Mack Real Estate Old Post Office Building, Chicago, Illinois

Old Post Office Building, Chicago, Illinois

What advice do you offer to young people interested in building a career in the real estate industry?

When I speak with kids about the profession, I point out that there are many career opportunities in real estate. When we hire someone, we are looking for a diverse set of skills including real life experience – construction, leasing, asset management, brokerage. I encourage them to take a long view on their career and be willing to take entry level jobs that may not be in their sweet spot. They should approach their career as a progression of many different things that will evolve into something that they may not have expected. The key is to get in the door and learn, and to continue to raise your hand when opportunities present themselves.

Are you able to take moments to celebrate the wins and appreciate what you have accomplished?

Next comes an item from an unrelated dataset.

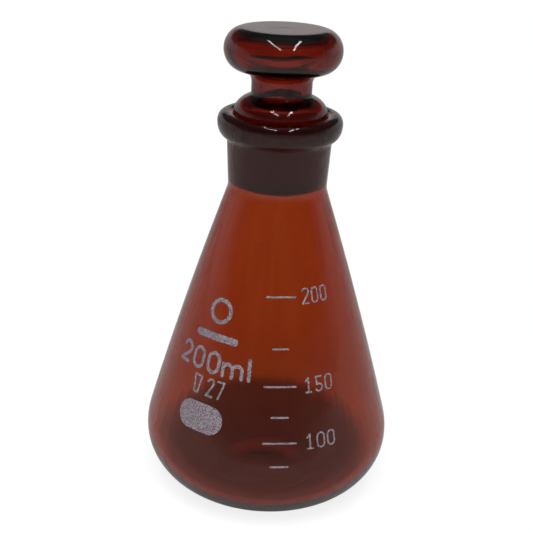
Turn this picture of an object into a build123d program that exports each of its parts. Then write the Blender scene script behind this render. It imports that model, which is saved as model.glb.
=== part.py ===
from build123d import *
import os
from math import acos, atan2, cos, degrees, hypot, pi, radians, sin, sqrt, tan

# Stoppered conical flask in amber glass, 200 ml, with a ground 1:10 socket.
# Millimetres. The flask stands on z = 0 with its axis on Z; its scale faces -Y.

# body of the flask
body_radius = 38.4          # at the widest ring
widest_height = 19.0        # height of that ring
rest_radius = 17.4          # where the heel leaves the table
rest_width = 3.2            # ring of glass that stands on the table
punt_rise = 2.4             # hollow under the middle of the base
shoulder_radius = 22.0      # bend from the heel into the cone
cone_bow_turn = 3.5         # degrees by which the cone's slight bow turns inwards
neck_foot_height = 98.6     # crease between cone and neck
body_wall = 2.1
base_wall = 2.8

# ground joint
socket_radius = 13.5        # large end: a 27 mm socket
socket_end_gap = 1.0        # the ground face ends this far above the neck's foot
taper = 0.05                # radius lost for each unit of depth: 1 in 10 on diameter
joint_clearance = 0.05

# neck and rim
neck_length = 22.4          # from its foot to the mouth
neck_foot_wall = 2.2
neck_top_wall = 2.0
rim_reach = 2.95            # how far the rim stands out from the neck
rim_skirt = 4.8             # from the rim's widest ring down to the neck
rim_corner = 1.9            # rounded outer corner: across
rim_crown = 2.8             # and up to the flat mouth
lip_width = 1.1             # round-over from the mouth into the socket: across
lip_drop = 1.4              # and down
crease_fillet = 1.4
rim_fillet = 0.8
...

I do not really celebrate the wins but focus more on the problems, which I know may not be emotionally beneficial. I’m working on that. But we have a long way to go as a business and I am focused on our future plans. I am looking to the day, which is not too far off, when I can step back and focus on three core things: being a spokesperson for the business and more public; thinking strategically about long-term plays; and spending more time with our investors.

Mack Real Estate Group will celebrate its 10th anniversary in 2023 and this will provide a chance for our entire team to reflect and celebrate what we have achieved over the past decade, but our main focus is looking at the next 10 years and the exciting opportunities ahead.